Foreign entrants can carefully choose among hundreds of viable CMOs or “co-packers” who can manufacture to global standards, using very low cost local labor and many locally sourced ingredients. Import duties and shipping costs are then payable only on a small subset of foreign raw materials or on proprietary intermediates where the foreign company wants to protect trade secrets or intellectual property.
This approach of using Indian CMOs enables foreign companies to ramp up Indian manufacturing rapidly with minimal capital deployment. Once sales reach levels that impress the C-Suite, justifying an investment in factories is no longer risky or difficult; for example Amway relied on third party manufacturing for its initial entry and once volumes reached sufficient scale, it invested in a 50-acre facility in India’s southern state of Tamil Nadu.
We suggest a three-step strategy in manufacturing:
- Use CMOs to establish beach heads to understand market dynamics.
- Set up low-cost manufacturing units in India that increase profitability. Drop product prices and boost volume growth.
- Leverage scale and cost efficiencies and export products to neighboring countries.
While sourcing locally can reduce costs, new entrants also need creative ways to build revenues from India.
E-Commerce as a Viable Entry Pathway
Most individual consumer product distributors in India have limited capital and geographical reach. For example, Hindustan Unilever has over 7,000 distributors in India. When a new foreign entrant signs up a single distributor, often it does not even move the needle for substantial sales.
India has over 10 million mom-and-pop retail outlets and they do an amazing job of servicing urban and rural neighborhoods with their most common daily needs. With rising aspirations across the country, consumers in large and small towns desire a wider range of products that are not easily stocked by the local shop. This is a niche that American companies can fill. By leveraging online sales, new entrants gain instant access to a national market, particularly outside of India’s largest cities. Also, India today is changing socially. The number of Indians with smartphones has skyrocketed from a few million to over a quarter billion in less than three years.
Because middle class families are dispersed, e-commerce channels are an efficient way to send gifts to business acquaintances and such staying far away during major Indian festivals such as Diwali. In terms of e-commerce, 130 million Indians will make an online purchase in 2016. That exceeds the entire population of Japan and is up 76% percent from the previous year. This impressive growth will continue in the next five years..
Two Indian e-commerce platform companies, Flipkart of Bangalore, founded by a pair of former Amazon employees, and Snapdeal near New Delhi, founded by a Wharton graduate, have each received over a billion dollars in venture funding and are in a war for these customers. Amazon CEO Jeff Bezos has made India a top priority for growth; he projects that the country will be its second largest market globally by 2025. Amazon has put the funds and the management bench strength to lend credence to this ambition. We fully expect that by 2020, in many categories, India’s online merchants will be as large as or larger than their brick-and-mortar counterparts.

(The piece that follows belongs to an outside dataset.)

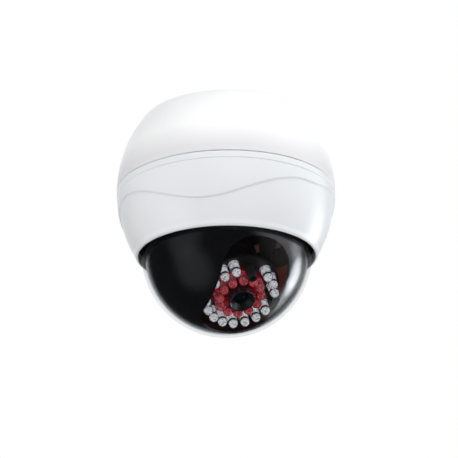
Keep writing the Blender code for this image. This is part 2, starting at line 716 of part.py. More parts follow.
def main():
    clear_scene()
    plate = make_mounting_plate()
    base = make_base()
    make_cable_entry(base, plate)
    make_main_board()
    make_base_seal()
    make_pan_frame()

    cover_axis = empty("cover_axis")
    cover, ledge_z = make_cover(cover_axis)
    make_bubble(cover_axis, cover, ledge_z)

    pan_axis = empty("pan_axis")
    table = make_turntable(pan_axis)
    for side, name in ((-1, "left"), (1, "right")):
        make_yoke(side, name, table, pan_axis)
    make_shroud(pan_axis)

    # The tilt axis turns a piece made along +Z so that it looks down the lens axis.
    tilt_axis = empty("tilt_axis", (0, 0, PIVOT_Z), math.radians(90 + REST_DEG), pan_axis)
    make_cradle(tilt_axis)
    roll_axis = empty("roll_axis", parent=tilt_axis)
    can = make_can(roll_axis)
    make_sensor(roll_axis)
    make_lens(roll_axis)
    make_lamp_board(roll_axis, can)
    make_outer_lamps(roll_axis)
    make_inner_lamps(roll_axis)
    make_light_sensor(roll_axis)


main()
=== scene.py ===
"""The looks of the ceiling dome camera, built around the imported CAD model.

Lengths are in metres, in the CAD model's own frame: the origin is the centre of the ceiling face,
+Z points up, and the liner's slot faces -Y.
"""

import json
import math

import bmesh
import bpy
from mathutils import Matrix, Vector


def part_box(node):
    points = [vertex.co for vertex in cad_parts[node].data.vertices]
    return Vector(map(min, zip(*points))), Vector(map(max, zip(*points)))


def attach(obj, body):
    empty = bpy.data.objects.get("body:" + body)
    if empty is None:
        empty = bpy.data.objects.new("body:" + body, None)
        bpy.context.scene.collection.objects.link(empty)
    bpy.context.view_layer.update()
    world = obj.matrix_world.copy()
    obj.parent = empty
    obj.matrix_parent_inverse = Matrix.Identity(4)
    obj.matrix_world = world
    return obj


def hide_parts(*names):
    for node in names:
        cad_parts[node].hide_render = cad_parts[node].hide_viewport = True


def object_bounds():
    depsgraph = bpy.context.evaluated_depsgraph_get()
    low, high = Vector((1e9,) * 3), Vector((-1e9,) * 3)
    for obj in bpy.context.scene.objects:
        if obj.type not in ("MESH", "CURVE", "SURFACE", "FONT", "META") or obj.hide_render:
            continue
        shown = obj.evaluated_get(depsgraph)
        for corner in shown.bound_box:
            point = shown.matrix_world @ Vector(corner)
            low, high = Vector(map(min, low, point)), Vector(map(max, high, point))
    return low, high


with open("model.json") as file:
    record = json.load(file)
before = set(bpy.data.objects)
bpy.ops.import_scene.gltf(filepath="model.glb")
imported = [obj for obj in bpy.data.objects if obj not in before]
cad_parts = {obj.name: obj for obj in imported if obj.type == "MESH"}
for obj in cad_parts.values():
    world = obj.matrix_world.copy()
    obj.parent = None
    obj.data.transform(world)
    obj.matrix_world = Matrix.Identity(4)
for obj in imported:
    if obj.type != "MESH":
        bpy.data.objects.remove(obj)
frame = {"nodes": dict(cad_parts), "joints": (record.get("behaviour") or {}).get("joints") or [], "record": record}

MM = 0.001
CAD_LOW, CAD_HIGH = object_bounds()
JOINTS = {joint["name"]: joint for joint in frame["joints"]}

# ------------------------------------------------------------------ sizes, from the frame

BODY_RADIUS = CAD_HIGH.x
JOINT_Z = JOINTS["cover_twist"]["pos_m"][2]
BASE_SEMI_AXIS = 59.0 * MM
COVER_SEMI_AXIS = 60.0 * MM
LIP_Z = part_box("trim_cover")[0].z
WALL = 2.3 * MM
DOME_RADIUS = 42.5 * MM
DOME_WALL = 1.3 * MM
BALL_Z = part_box("clear_dome")[0].z + DOME_RADIUS
SHROUD_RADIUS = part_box("shroud")[1].x
SHROUD_WALL = 1.0 * MM
SLOT_HALF_WIDTH = 17.5 * MM
SLOT_TOP_DEG = 7.5
SLOT_END_DEG = 98.0
SLOT_CORNER_POWER = 2.3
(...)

Foreign companies can enter India via e-commerce with much lower risk and investment than by setting up a physical presence. E-commerce enables them to sell to a national footprint in India and to find the niche customers who value their unique offering. India has 23 official languages, with diverse climates, eating, grooming, and clothing habits. E-commerce sales data can reveal which segments of the market have the greatest affinity for products from a new company. India also has a very high density of social media users. Multinationals must build trusted communities using social networks such as Facebook and Whats App. Digital assets, search engine strategies, big data analytics, and social media marketing techniques perfected in the West can readily be adapted to work in the Indian marketplace.
Neither the e-commerce opportunity nor the potential of the Indian supply chain is yet generally recognized as a lever for quick entry to the Indian consumer marketplace. Nimble global consumer companies looking for growth can accelerate their entry into India while mitigating their risks if they use one or both strategies.